Our previous works focus on building hardware compatible systems which may be expected to achieve real-time response performance. In [12], a concept called Directional Edge Displace (DED) maps was introduced, in which motions in videos are highlighted by taking the difference between the time-integrated edge maps and initial edge maps. Then motion fields are calculated using a block matching algorithm, followed by integrating those values along different directions in each frame to represent the characteristics of motions in compact forms. Finally, feature vectors generated from each frame are input to HMMs as a time sequence to carry out recognition. An alternative to generating such a time sequence of vectors is called Projected Directional-Motion Histogram (PDMH) which is formed by integrating motion field maps in both spatial and time domains. Several VLSI chips have already been developed to accelerate the processing using digital [13] as well as analog CMOS technologies [14].

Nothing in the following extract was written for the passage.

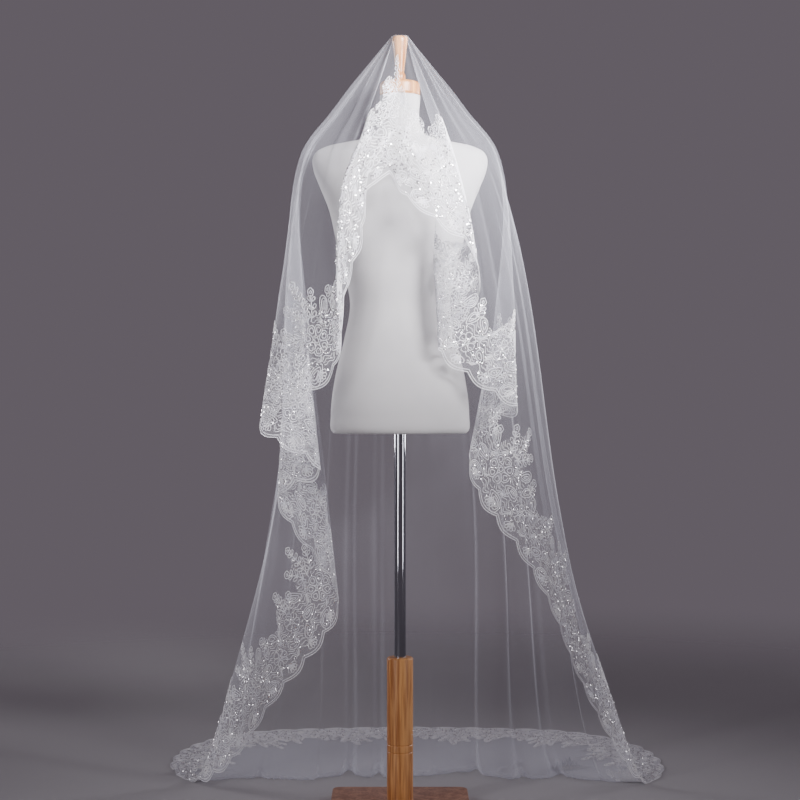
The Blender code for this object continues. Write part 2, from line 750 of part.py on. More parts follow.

In this paper, we propose a hierarchical model using spatio-temporal patches for action recognition with an effort to make the algorithms compatible to the VLSI architecture developed previously [15]. In order to limit the complexity of the system, we proposed a two level structure. At the lower level, we introduced the concept of Essential Directional Edge Displacement (EDED) maps to eliminate most of the background noises. At the higher level, when feature vectors of actions are to be generated, matching is performed by calculating the similarities between input video sequences and prototype patches, which are extracted from learning video samples. Since patches can capture the local features while losing absolute position information in space and time domains, recognition based on patches is robust to several kinds of variations in positions and time sequences. Our approach is different from traditional spatio-temporal patch methods [9], [10] in several aspects. Firstly, interest points detected by Harris corner detector or such kinds are of no necessity for our processing. Instead, we only select patches that contain enough non-zero motion field values. Since background is effectively eliminated (see Fig. 3(c)) at lower levels and only moving parts from video sequences are captured, patches extracted by the simple criterion are well tuned to local features. Secondly, in order to reduce the size of each patch, integration along space and time are adopted, rather than computationally demanding methods like PCA [9]. Thirdly, being inspired by the latest researches from visual cortex, we calculate best matches of prototypes with the whole video sequences, while in previous methods matching among interesting points must be defined at certain locations in videos. Experiment was conducted over a database for gestures with cluttered background [12]. Furthermore, we also tested the algorithm on widely used action databases such as Weizmann human database [9] and KTH human database. Results show that our system can achieve robust recognition performance despite its simplicity in calculations.

Section snippets

Robust features for actions

The proposed architecture employs a hierarchical structure (Fig. 2). At the lower level, global features such as speed and directions are extracted. While at the higher level, invariance to spatio-temporal positions is achieved by applying matching between prototype patches and input video sequences.

Experiment

We carried out experiment on three databases. In order to show the robustness against cluttered background, we tested our algorithm on a gesture perception database. In addition, we also conducted experiment over the Weizmann human database and KTH human database.

Results and discussions

We have tested our algorithm in several aspects. Basically, we apply confusion matrix to examine the results of recognition, in which each row represents a true label and each column represents a predicted label.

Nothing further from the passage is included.